Sim, e acima de tudo Deus, o
Criador, o Pai de todas as coisas. Esses três elementos constituem o princípio
de tudo o que existe, a trindade universal. Mas ao elemento material é preciso
juntar o fluido universal, que desempenha o papel de intermediário entre o
espírito e a matéria propriamente dita, muito grosseira para que o espírito
possa exercer alguma ação sobre ela. Embora, sob certo ponto de vista, se possa
classificar o fluido universal como elemento material, ele se distingue deste
por propriedades especiais.
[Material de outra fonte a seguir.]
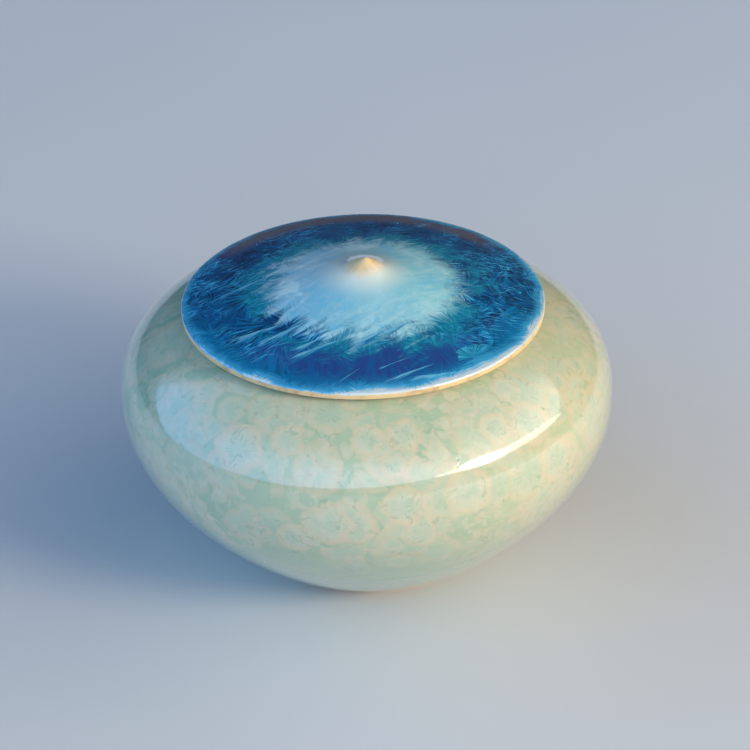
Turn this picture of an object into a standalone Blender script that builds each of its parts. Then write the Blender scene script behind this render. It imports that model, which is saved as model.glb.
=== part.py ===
"""A squat wheel-thrown urn in crystalline-glazed stoneware, with a broad pointed lid.

Run with: blender --background --python part.py
Metres, +Z up. The origin is the middle of the foot ring's underside, on the table.
The photographed side faces -Y.
"""

import math

import bpy
from mathutils import Vector

TURN_STEPS = 60
MERGE_DISTANCE = 0.00001

# The vessel's outside: a superellipse from belly to mouth, and a power curve from belly to foot.
BELLY_RADIUS = 0.1200
SHOULDER_RISE = 0.0524
SHOULDER_POWER = 2.61
LOWER_DROP = 0.0893
LOWER_POWER = 1.85
LOWER_END_RADIUS = 0.0474
SHOULDER_POINTS = 11
LOWER_POINTS = 10

# The vessel's wall, floor and trimmed foot ring.
WALL = 0.0055
FLOOR_THICKNESS = 0.0085
FOOT_SETBACK = 0.0032
FOOT_HEIGHT = 0.0030
FOOT_RING_WIDTH = 0.0080
FOOT_RECESS = 0.0020
FOOT_EDGE = 0.0006

# The mouth, whose flat lip carries the lid.
MOUTH_RADIUS = 0.0620
LIP_WIDTH = 0.0060
LIP_EDGE = 0.0008

# The lid's top: a shallow cone out to a thin brim, drawn up to a tip in the middle.
BRIM_OVERHANG = 0.0194
BRIM_THICKNESS = 0.0031
BRIM_DROP = 0.0016
BRIM_ROUNDING = 0.0012
CONE_RISE = 0.0172
CONE_POWER = 0.92
CONE_POINTS = 8
TIP_RISE = 0.0055
TIP_SPREAD = 0.0070
TIP_ROUNDING = 0.0030
TIP_STEPS = (0.10, 0.25, 0.45, 0.75, 1.2, 1.9)

# The lid's underside: a seat that lies on the lip, and a flange that reaches into the mouth.
LID_WALL = 0.0050
HOLLOW_SHARES = (1.0, 0.75, 0.5, 0.25, 0.0)
SEAT_MARGIN = 0.0050
SEAT_GAP = 0.0003
FLANGE_PLAY = 0.0030
FLANGE_THICKNESS = 0.0050
FLANGE_DEPTH = 0.0090
FLANGE_EDGE = 0.0012

# How the lid lies: off centre by a share of its play, its brim thrown out of level, its tip drawn aside.
LID_OFFSET_SHARE = -0.53
BRIM_LEAN = math.radians(0.74)
LEAN_DEPTH = 0.0040
TIP_DRIFT = 0.0014

BODY_COLOUR = (0.62, 0.70, 0.56)
LID_COLOUR = (0.03, 0.17, 0.36)
GLAZE_ROUGHNESS = 0.12

BELLY_HEIGHT = FOOT_HEIGHT + LOWER_DROP
FLOOR_TOP = FOOT_RECESS + FLOOR_THICKNESS
FOOT_RADIUS = LOWER_END_RADIUS - FOOT_SETBACK
LIP_RADIUS = MOUTH_RADIUS + LIP_WIDTH
BRIM_RADIUS = LIP_RADIUS + BRIM_OVERHANG
SEAT_RADIUS = LIP_RADIUS + SEAT_MARGIN
FLANGE_RADIUS = MOUTH_RADIUS - FLANGE_PLAY


def shoulder_height(radius):
    """Height of the outside of the shoulder at this radius."""
    share = (1 - (radius / BELLY_RADIUS) ** SHOULDER_POWER) ** (1 / SHOULDER_POWER)
    return BELLY_HEIGHT + SHOULDER_RISE * share


def outside_wall(inmost_radius):
    """Points (radius, height) down the outside, from the shoulder at inmost_radius to the foot."""
    last_turn = math.acos((inmost_radius / BELLY_RADIUS) ** (SHOULDER_POWER / 2))
    points = []
    for i in range(SHOULDER_POINTS, 0, -1):
        turn = last_turn * i / SHOULDER_POINTS
        radius = BELLY_RADIUS * math.cos(turn) ** (2 / SHOULDER_POWER)
        points.append((radius, BELLY_HEIGHT + SHOULDER_RISE * math.sin(turn) ** (2 / SHOULDER_POWER)))
    for i in range(LOWER_POINTS + 1):
        share = i / LOWER_POINTS
        radius = BELLY_RADIUS - (BELLY_RADIUS - LOWER_END_RADIUS) * share**LOWER_POWER
        points.append((radius, BELLY_HEIGHT - LOWER_DROP * share))
    return points


def moved_inwards(points, distance):
    """The curve that lies this far inside a curve that runs down the outside."""
    inner = []
    for i, (radius, height) in enumerate(points):
        before = Vector(points[max(i - 1, 0)])
        after = Vector(points[min(i + 1, len(points) - 1)])
        along = (after - before).normalized()
        inner.append((radius + along.y * distance, height - along.x * distance))
    return inner


def crossing(a, b, axis, value):
    """The point between a and b where coordinate axis has this value."""
    share = (value - a[axis]) / (b[axis] - a[axis])
    return (a[0] + share * (b[0] - a[0]), a[1] + share * (b[1] - a[1]))


def inside_wall():
    """Points from the edge of the inner floor up to the underside of the mouth."""
    curve = moved_inwards(outside_wall(MOUTH_RADIUS - WALL), WALL)
    kept = [p for p in curve if p[0] > MOUTH_RADIUS or p[1] < BELLY_HEIGHT]
    top = crossing(curve[len(curve) - len(kept) - 1], kept[0], 0, MOUTH_RADIUS)
    above_floor = [p for p in kept if p[1] > FLOOR_TOP]
    edge = crossing(above_floor[-1], kept[len(above_floor)], 1, FLOOR_TOP)
    return [edge] + above_floor[::-1] + [top]


def body_outline():
    """The vessel's half section, from the inner floor up the inside, over the lip and down to the foot."""
    lip_height = shoulder_height(LIP_RADIUS)
    lip = [
        (MOUTH_RADIUS, lip_height - LIP_EDGE),
        (MOUTH_RADIUS + LIP_EDGE, lip_height),
        (LIP_RADIUS - LIP_EDGE, lip_height),
    ]
    inner_foot = FOOT_RADIUS - FOOT_RING_WIDTH
    foot = [
        (FOOT_RADIUS, FOOT_HEIGHT - FOOT_EDGE),
        (FOOT_RADIUS, FOOT_EDGE),
        (FOOT_RADIUS - FOOT_EDGE, 0.0),
        (inner_foot + FOOT_EDGE, 0.0),
        (inner_foot, FOOT_EDGE),
        (inner_foot, FOOT_RECESS),
        (0.0, FOOT_RECESS),
    ]
    return [(0.0, FLOOR_TOP)] + inside_wall() + lip + outside_wall(LIP_RADIUS) + foot


def cone_top(radius):
    """Height above the seat of the lid's cone, which ends in the brim's upper edge."""
    return BRIM_THICKNESS - BRIM_DROP + CONE_RISE * (1 - radius / BRIM_RADIUS) ** CONE_POWER


def lid_top(radius):
    """Height above the seat of the lid's upper face, with the tip drawn up out of the cone."""
    blunted = math.hypot(radius, TIP_ROUNDING) - TIP_ROUNDING
    return cone_top(radius) + TIP_RISE * math.exp(-blunted / TIP_SPREAD)


def lid_outline():
    """The lid's half section, from its tip out to the brim and back below, over seat and flange."""
    tip = [0.0] + [TIP_SPREAD * step for step in TIP_STEPS]
    slope_end = BRIM_RADIUS - BRIM_ROUNDING
    slope = [tip[-1] + (slope_end - tip[-1]) * i / CONE_POINTS for i in range(1, CONE_POINTS + 1)]
    top = [(r, lid_top(r)) for r in tip + slope]
    brim = [
        (BRIM_RADIUS, top[-1][1] - BRIM_ROUNDING),
        (BRIM_RADIUS, BRIM_ROUNDING / 2 - BRIM_DROP),
        (BRIM_RADIUS - BRIM_ROUNDING / 2, -BRIM_DROP),
    ]
    inner_flange = FLANGE_RADIUS - FLANGE_THICKNESS
    flange = [
        (SEAT_RADIUS, 0.0),
        (FLANGE_RADIUS, 0.0),
        (FLANGE_RADIUS, FLANGE_EDGE - FLANGE_DEPTH),
        (FLANGE_RADIUS - FLANGE_EDGE, -FLANGE_DEPTH),
        (inner_flange + FLANGE_EDGE, -FLANGE_DEPTH),
        (inner_flange, FLANGE_EDGE - FLANGE_DEPTH),
    ]
    hollow = [inner_flange * share for share in HOLLOW_SHARES]
    below = [(r, cone_top(r) - LID_WALL) for r in hollow]
    return top + brim + flange + below


def glazed(name, colour):
    material = bpy.data.materials.new(name)
    material.use_nodes = True
    shader = material.node_tree.nodes["Principled BSDF"]
    shader.inputs["Base Color"].default_value = (*colour, 1.0)
    shader.inputs["Roughness"].default_value = GLAZE_ROUGHNESS
    shader.inputs["Metallic"].default_value = 0.0
    return material


def turned(name, outline, material, collection):
    """A thrown shape: its half section swept about Z by a Screw modifier."""
    mesh = bpy.data.meshes.new(name)
    mesh.from_pydata([(r, 0.0, z) for r, z in outline], [(i, i + 1) for i in range(len(outline) - 1)], [])
    mesh.materials.append(material)
    thrown = bpy.data.objects.new(name, mesh)
    collection.objects.link(thrown)
    screw = thrown.modifiers.new("turn", "SCREW")
    screw.axis = "Z"
    screw.steps = screw.render_steps = TURN_STEPS
    screw.use_merge_vertices = True
    screw.merge_threshold = MERGE_DISTANCE
    screw.use_smooth_shade = True
    return thrown


def smoothed(value, low, high):
    """0 at low, 1 at high, and smooth between."""
    share = min(max((value - low) / (high - low), 0.0), 1.0)
    return share * share * (3 - 2 * share)


def lean_brim(lid):
    """Gives the thrown lid its lean and the drift of its tip, and leaves seat and flange true."""
    graph = bpy.context.evaluated_depsgraph_get()
    mesh = bpy.data.meshes.new_from_object(lid.evaluated_get(graph))
    lid.modifiers.clear()
    lid.data = mesh
    for vertex in mesh.vertices:
        x, y, z = vertex.co
        radius = math.hypot(x, y)
        above_seat = smoothed(z, 0.0, LEAN_DEPTH)
        outside_seat = smoothed(radius, SEAT_RADIUS, BRIM_RADIUS)
        lift = math.tan(BRIM_LEAN) * x * max(above_seat, outside_seat)
        drift = TIP_DRIFT * above_seat * math.exp(-((radius / (2 * TIP_SPREAD)) ** 2))
        vertex.co = (x + drift, y, z + lift)


def main():
    for thing in list(bpy.data.objects):
        bpy.data.objects.remove(thing, do_unlink=True)
    collection = bpy.data.collections.new("glazed_urn")
    bpy.context.scene.collection.children.link(collection)
    urn = bpy.data.objects.new("urn", None)
    collection.objects.link(urn)

    body = turned("urn_body", body_outline(), glazed("mint_glaze", BODY_COLOUR), collection)
    lid = turned("lid", lid_outline(), glazed("blue_glaze", LID_COLOUR), collection)
    body.parent = lid.parent = urn
    bpy.context.view_layer.update()
    lean_brim(lid)
    lid.location = (LID_OFFSET_SHARE * FLANGE_PLAY, 0.0, shoulder_height(LIP_RADIUS) + SEAT_GAP)


main()
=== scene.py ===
"""The lidded urn, dressed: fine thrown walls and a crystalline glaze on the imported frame."""

import math

import bpy
from mathutils import Matrix, Vector


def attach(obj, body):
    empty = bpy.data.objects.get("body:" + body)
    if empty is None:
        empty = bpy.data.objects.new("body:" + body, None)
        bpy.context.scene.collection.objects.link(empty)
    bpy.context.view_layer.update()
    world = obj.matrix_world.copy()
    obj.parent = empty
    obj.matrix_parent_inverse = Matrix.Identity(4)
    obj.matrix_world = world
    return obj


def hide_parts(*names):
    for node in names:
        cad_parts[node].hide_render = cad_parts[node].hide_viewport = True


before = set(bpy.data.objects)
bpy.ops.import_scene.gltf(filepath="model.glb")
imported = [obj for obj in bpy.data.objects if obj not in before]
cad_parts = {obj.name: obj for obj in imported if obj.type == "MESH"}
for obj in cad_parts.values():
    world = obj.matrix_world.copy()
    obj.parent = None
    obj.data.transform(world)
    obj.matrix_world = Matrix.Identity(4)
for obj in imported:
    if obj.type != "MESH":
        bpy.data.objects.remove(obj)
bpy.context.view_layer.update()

# The vessel, in metres, with its belly's widest ring at BELLY_HEIGHT.
BELLY_RADIUS = 0.1200
BELLY_HEIGHT = 0.0923
SHOULDER_RISE = 0.0524
SHOULDER_POWER = 2.61
LOWER_DROP = 0.0893
LOWER_POWER = 1.85
LOWER_END_RADIUS = 0.0474
WALL = 0.0055
FLOOR_TOP = 0.0105
FLOOR_CORNER = 0.0060
FOOT_RADIUS = 0.0442
FOOT_RING_WIDTH = 0.0080
FOOT_RECESS = 0.0020
FOOT_EDGE = 0.0006
MOUTH_RADIUS = 0.0620
LIP_RADIUS = 0.0680
LIP_EDGE = 0.0008

# The lid, measured from its seat. The rounding of its brim begins at an angle in degrees.
BRIM_RADIUS = 0.0874
BRIM_THICKNESS = 0.0031
BRIM_DROP = 0.0016
BRIM_ROUNDING = 0.0012
BRIM_ROUNDING_START = 72
CONE_RISE = 0.0172
CONE_POWER = 0.92
TIP_RISE = 0.0055
TIP_SPREAD = 0.0070
TIP_ROUNDING = 0.0030
LID_WALL = 0.0050
SEAT_RADIUS = 0.0730
FLANGE_RADIUS = 0.0590
FLANGE_THICKNESS = 0.0050
FLANGE_DEPTH = 0.0090
FLANGE_EDGE = 0.0012
SEAT_GAP = 0.0003
LID_OFFSET = -0.00159
BRIM_LEAN = math.radians(0.74)
LEAN_DEPTH = 0.0040
TIP_DRIFT = 0.0014

# How finely the wheel's shapes are cut: steps round, down the walls, along the lid and round each edge.
TURN_STEPS = 240
INSIDE_STEPS = (30, 26)
OUTSIDE_STEPS = (40, 44)
LID_TOP_STEPS = 60
LID_TOP_CROWDING = 1.5
LID_HOLLOW_STEPS = 16
EDGE_STEPS = 4
BRIM_STEPS = 5
MERGE_DISTANCE = 0.00001
SHARP_EDGE = math.radians(50)

# The camera, at the photograph's angle and nearness.
CAMERA_DISTANCE = 1.344
CAMERA_ELEVATION = math.radians(31.36)
CAMERA_ROLL = math.radians(0.356)
CAMERA_AIM_HEIGHT = 0.0953
CAMERA_LENS = 131.8
CAMERA_SENSOR = 36.0
CAMERA_SHIFT = (0.0109, 0.0081)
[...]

Se fosse realmente matéria, não haveria razão para
que o espírito também não o fosse. Está colocado entre o espírito e a matéria;
é fluido, como a matéria é matéria, e suscetível, pelas suas inúmeras
combinações com esta e sob a ação do espírito, de produzir a infinita variedade
das coisas de que não conheceis senão uma ínfima parte. Esse fluido universal,
ou primitivo, ou elementar, sendo o agente de que o espírito se utiliza, é o
princípio sem o qual a matéria estaria em perpétuo estado de divisão e jamais
adquiriria as propriedades que a gravidade lhe dá (KARDEC, 2017, q. 27).
Pelo fato de somente
observarem, nos corpos, os fenômenos decorrentes das propriedades físicas,
diversos sábios criaram teorias que originaram o materialismo. Esse desconhecimento
das leis espirituais, presentes no Universo, tem levado muita gente às paixões exacerbadas,
ao vício das drogas, ao crime, ao desencanto pela vida, à falta de ética e ao
suicídio.
O estudo das obras
codificadas por Allan Kardec, iniciadas com O
livro dos espíritos, vem contribuindo com o esclarecimento de grande número
de pesquisadores sinceros, em busca da verdade. Ali, na questão 27, somos
informados de que, no Universo, acima de tudo, está Deus, mas a matéria e o
espírito também estão eternamente presentes. Portanto, Deus, espírito e matéria
formam a trindade universal. Acreditar que tudo provém da matéria e se extingue
com esta é ter uma visão restrita e incorreta sobre a verdadeira composição do
Universo criado e expandido, eternamente, por Deus.
As consequências sofridas
por quem, inconsequentemente, se deixa arrastar pelas teorias que negam a
existência e a sobrevivência do espírito após a morte do corpo físico são
desastrosas e próprias de espíritos imaturos. Quando se nega a existência de
Deus e do mundo espiritual e se acredita que tudo, em nossa existência, se
explica pelas leis da matéria, comete-se um deplorável erro de apreciação do
que é a vida. Essas são características próprias do viés filosófico
materialista de todos os tempos.
Eis alguns conceitos
materialistas contemporâneos: “Perspectiva que sustenta que o mundo é inteiramente
composto de matéria. [...] Opõe-se ao dualismo mente-corpo, mas não tem
qualquer relação com o desejo excessivo de bens ou de riqueza, o que constitui
um significado diferente do termo” (BLACKBURN, 1997, p. 239).
Aqui está o que esse
autor entende por “significado diferente do termo”: “materialismo de estados centrais – uma filosofia da mente que
identifica os acontecimentos mentais com acontecimentos físicos que ocorrem no
cérebro e no sistema nervoso central [...]” (op. cit., p. 240). Essa ideia nega
o livre-arbítrio da alma, espírito encarnado, e confunde o cérebro, órgão
físico da manifestação do espírito, com este.
Também define o autor
consultado o materialismo dialético
como:
Traço filosófico dominante do
marxismo, onde se combina o materialismo, concebido como uma filosofia da
natureza e uma ciência englobantes, com a noção hegeliana de dialética,
imaginada como uma força histórica que conduz os acontecimentos para uma resolução
progressiva das contradições que caracterizam cada época histórica. [...] Na
interpretação de Plekhanov e de Lenin, o materialismo dialético implica que a
natureza do mundo coincide com os ideais da revolução [...] (id., p. 240).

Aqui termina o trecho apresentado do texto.